From my view, Silver and the other individual brands you identify are an extension of the celebrity columnist, writer and book author. Journalists and writers like Tom Friedman and Malcolm Gladwell have developed brands and global reach that in many cases extend well beyond their news organization, even that of the NY Times and New Yorker.

For interested readers, I analyze and discuss this new brand of journalist and media producer in a paper released earlier this year by the Shorenstein Center at Harvard.

I use as a case study writer, public intellectual and activist Bill McKibben but discuss a range of other writers and journalists in this space.

Silver is somewhat unique in that he uses primary data analysis as his main product, rather than reporting or deep synthesis of existing research findings and scholarship.

http://shorensteincenter.org/2013/03/natures-prophet-bill-mckibben-as-journalist-public-intellectual-and-activist/

I’ve read it and can recommend it.

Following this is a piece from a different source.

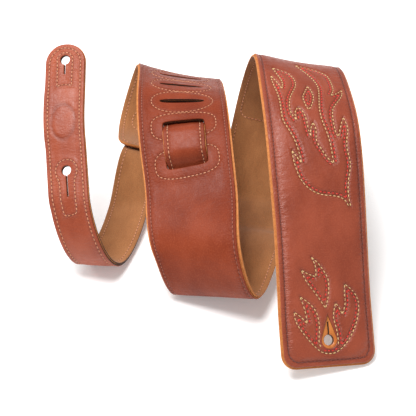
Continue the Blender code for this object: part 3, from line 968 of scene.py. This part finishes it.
def end_path(a, b, width, first, last, start_corner, end_corner, spacing, margin=0):
    """The outline of a piece from a to b: rounded, and set in by the margin, only at the strap's own ends."""
    path = strip(a + margin * first, b - margin * last, width - 2 * margin,
                 (start_corner - margin) * first, (end_corner - margin) * last)
    return spaced(path, spacing, closed=True)


def near_lines(lines, a, b, across=1):
    """Points beside these lines, so that the mesh has rows along the seams."""
    found = []
    for line in lines:
        line = line[(line[:, 0] > a) & (line[:, 0] < b)]
        if len(line) < 3:
            continue
        line = line[::2]
        way = unit(np.gradient(line, axis=0))
        beside = 0.9 * left_of(way)
        found += [line, line + beside, line - beside][: 1 + 2 * across]
    return found


WIDE_PIECES = (
    ("padded_front", 0, 150, ("button_end", "shoulder_front"), BUTTON_FLEX, "button_end"),
    ("padded_crest", 150, 254, ("shoulder_front", "shoulder_back"), CREST_FLEX, "shoulder_front"),
    ("padded_back", 254, 399, ("shoulder_back", "base"), BACK_FLEX, "shoulder_back"),
    ("floor_run", 399, 565, ("base", "slotted_front"), FOLD_FLEX, "base"),
    ("slot_run", 565, 726, ("slotted_front", "slotted_end"), SLOT_FLEX, "slotted_front"),
    ("slot_tail", 726, wide.end, ("slotted_end",), None, "slotted_end"),
)


def make_wide():
    for name, a, b, bodies, flex, stands_for in WIDE_PIECES:
        first, last = a == 0, b == wide.end
        padded = a < PAD_LENGTH - 20
        shape = (a, b, WIDE_WIDTH, first, last, CORNER, END_CORNER, 1.0 if a < FINE_END else 2.0)
        outline, face = end_path(*shape), end_path(*shape, MARGIN)
        cuts = [x for x in (a, b) if 0 < x < wide.end]
        holes = [spaced(slot(n), 1.5, True) for n in range(SLOTS) if a < slot_place(n) < b]
        cut = [spaced(window, 0.9, True)] if first else []
        pin = [spaced(keyhole(PIN_HOLE, PIN_RADIUS, PIN_SLIT), 0.8, True)] if first else []
        fine = 1.15 if a < FINE_END else 1.5 if padded else 2.2
        leather = laid_piece(
            f"{name}_leather", wide, [face, *holes, *cut], near_lines(sewn, a, b, not first),
            wide_top, flat_at(GAP / 2), (fine, 4),
            [RUSSET if padded else RUSSET_PAINTED_SHADE, EDGE, SUEDE, HOLE_WALL_SHADE], cuts=cuts)
        under = laid_piece(
            f"{name}_suede", wide, [outline, *holes, *pin], near_lines(flat_seams, a, b, 0),
            suede_low(flat_seams), flat_at(-GAP / 2), (2.4, 5), [SUEDE, EDGE, EDGE, HOLE_WALL_SHADE],
            bevel=-0.3, cuts=cuts)
        foam = [f"{stands_for}_foam"] if f"{stands_for}_foam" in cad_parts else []
        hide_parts(f"{stands_for}_leather", *foam)
        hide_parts(f"{stands_for}_suede")
        made = [leather, under]
        for kind, radius in THREAD_RADIUS.items():
            made.append(stitches(
                f"{name}_{kind}_stitches", wide, seams[kind], lambda s, v: wide_top(s, v)[0],
                radius, (a, b), THREADS[kind]))
        made.append(stitches(
            f"{name}_lower_stitches", wide, flat_seams, lambda s, v: suede_low(sewn)(s, v)[0],
            LOWER_THREAD, (a, b), THREADS["tan"], side=-1))
        for piece in made:
            if piece:
                attach(piece, wide, bodies, flex)


def make_patch():
    """The tan leather in the window, with the pin hole."""
    outline = spaced(drop(PIN_HOLE, PATCH_RADIUS, PATCH_TIP), 1.0, True)
    hole = spaced(keyhole(PIN_HOLE, PIN_RADIUS, PIN_SLIT), 0.6, True)

    def top(s, v):
        from_hole = np.maximum(np.hypot(s - PIN_HOLE, v) - PIN_RADIUS, 0)
        # The second value is painted shade along the slit.
        return PATCH_TOP - 0.4 * np.exp(-from_hole / 0.8), 0.35 * np.exp(-np.abs(v) / 0.6), np.zeros_like(s)

    patch = laid_piece("pin_hole_reinforcement", wide, [outline, hole], [], top, flat_at(GAP / 2 + 0.05),
                       (0.9, 3), [TAN, EDGE, SUEDE, HOLE_WALL_SHADE], bevel=0.3)
    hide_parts("pin_hole_patch")
    attach(patch, wide, ("button_end", "shoulder_front"), BUTTON_FLEX)


def beside_slot_flex():
    """Where the narrow strap passes the wide strap's flex line between the slots."""
    s = np.arange(0, 200, 0.5)
    away = np.linalg.norm(adjuster.frames(s)[0] - wide.frames(np.array([float(SLOT_FLEX)]))[0], axis=1)
    return float(s[np.argmin(away)])


def make_adjuster():
    pieces = (
        ("adjuster_woven", 0, 190, ("slotted_front", "slotted_end"), beside_slot_flex(),
         ("adjuster_bridge",)),
        ("adjuster_floor", 190, 322, ("slotted_end", "adjuster_base"), ADJUSTER_BASE_FLEX,
         ("adjuster_threaded",)),
        ("adjuster_fold", 322, 412, ("adjuster_base", "adjuster_front"), ADJUSTER_FOLD_FLEX,
         ("adjuster_base",)),
        ("adjuster_end", 412, adjuster_end, ("adjuster_front", "adjuster_tip"), ADJUSTER_TIP_FLEX,
         ("adjuster_front", "adjuster_tip")),
    )
    low = suede_low(narrow_seams)
    for name, a, b, bodies, flex, nodes in pieces:
        first, last = a == 0, b == adjuster_end
        shape = (a, b, NARROW_WIDTH, first, last, 3, NARROW_WIDTH / 2 - 0.6, 1.6)
        outline, face = end_path(*shape), end_path(*shape, NARROW_MARGIN)
        cuts = [x for x in (a, b) if 0 < x < adjuster_end]
        holes = []
        for place, slit in ((adjuster_end - TIP_HOLE, TIP_SLIT), (adjuster_end - LOW_HOLE, LOW_SLIT)):
            if a < place < b:
                holes.append(spaced(keyhole(place, PIN_RADIUS, slit, -1), 0.8, True))
        fine = 1.3 if a > 300 else 2.0
        leather = laid_piece(
            f"{name}_leather", adjuster, [face, *holes], near_lines(narrow_seams, a, b),
            narrow_top, flat_at(GAP / 2), (fine, 4),
            [RUSSET_PAINTED_SHADE if first else RUSSET_NARROW, NARROW_EDGE, SUEDE, HOLE_WALL_SHADE], cuts=cuts)
        under = laid_piece(
            f"{name}_suede", adjuster, [outline, *holes], near_lines(narrow_seams, a, b, 0), low,
            flat_at(-GAP / 2), (2.2, 4), [SUEDE, NARROW_EDGE, EDGE, HOLE_WALL_SHADE], bevel=-0.3, cuts=cuts)
        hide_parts(*[f"{node}_leather" for node in nodes])
        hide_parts(*[f"{node}_suede" for node in nodes])
        top = stitches(f"{name}_stitches", adjuster, narrow_seams, lambda s, v: narrow_top(s, v)[0],
                       NARROW_THREAD, (a, b), THREADS["tan"])
        below = stitches(f"{name}_lower_stitches", adjuster, narrow_seams, lambda s, v: low(s, v)[0],
                         LOWER_THREAD, (a, b), THREADS["tan"], side=-1)
        for piece in (leather, under, top, below):
            attach(piece, adjuster, bodies, flex)


def make_stage():
    mesh = bpy.data.meshes.new("floor")
    mesh.from_pydata([(-3, -3, 0), (3, -3, 0), (3, 3, 0), (-3, 3, 0)], [], [(0, 1, 2, 3)])
    floor = bpy.data.objects.new("floor", mesh)
    bpy.context.scene.collection.objects.link(floor)
    material, nodes, _ = tree_of("pale_floor")
    nodes["Principled BSDF"].inputs["Base Color"].default_value = (0.93, 0.93, 0.93, 1)
    nodes["Principled BSDF"].inputs["Roughness"].default_value = 0.9
    nodes["Principled BSDF"].inputs["Emission Color"].default_value = (1, 1, 1, 1)
    nodes["Principled BSDF"].inputs["Emission Strength"].default_value = 0.2
    mesh.materials.append(material)


def area_light(name, place, target, size, power):
    light = bpy.data.lights.new(name, "AREA")
    light.shape = "DISK"
    light.size = size
    light.energy = power
    obj = bpy.data.objects.new(name, light)
    obj.location = place
    obj.rotation_euler = (Vector(target) - Vector(place)).to_track_quat("-Z", "Y").to_euler()
    bpy.context.scene.collection.objects.link(obj)


def make_studio():
    world = bpy.data.worlds.new("studio")
    world.use_nodes = True
    world.node_tree.nodes["Background"].inputs["Color"].default_value = (1, 1, 1, 1)
    world.node_tree.nodes["Background"].inputs["Strength"].default_value = 0.5
    bpy.context.scene.world = world
    area_light("key", (-0.3, 0.0, 1.3), (0, 0, 0.04), size=0.7, power=21)
    area_light("side", (-1.15, 0.3, 0.75), (0, 0, 0.05), size=0.5, power=4)
    bpy.context.scene.view_settings.view_transform = "Standard"
    camera = bpy.data.cameras.new("camera")
    camera.lens = 93.56
    camera.sensor_width = 36
    obj = bpy.data.objects.new("camera", camera)
    obj.location = (0.0032, -0.5628, 0.537)
    obj.rotation_euler = (math.radians(48), 0, 0)
    bpy.context.scene.collection.objects.link(obj)
    bpy.context.scene.camera = obj


make_wide()
make_patch()
make_adjuster()
make_stage()
make_studio()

Thanks for stopping by, Matt.

Nice summation, Mr. Rosen. Still seems to me though that the “personal brand” style of journalism is not so new or innovative. Sam Clemens did it in the 1860s, TED talks (or their contemporary equivalent) and all.

Sam Clemens? He wasn’t new. Tom Paine did it in the 18th century! Your turn.

David Nix says:

Another antecedent who springs to my mind is I.F. Stone.

Isn’t the aggregation of such basically Forbes or Huffpo?

The M Sullivan column is hilarious — really worth reading. I’m guessing she’s smart enough to recognize that she’s basically saying that most of the NYT coverage is worthless, but trying to be a bit subtle about it.

The money line is: His entire probability-based way of looking at politics ran against the kind of political journalism that The Times specializes in: polling, the horse race, campaign coverage, analysis based on campaign-trail observation, and opinion writing, or “punditry,”

I almost fell out of my chair laughing. That evil Nate using science rather than reading the entrails of doves!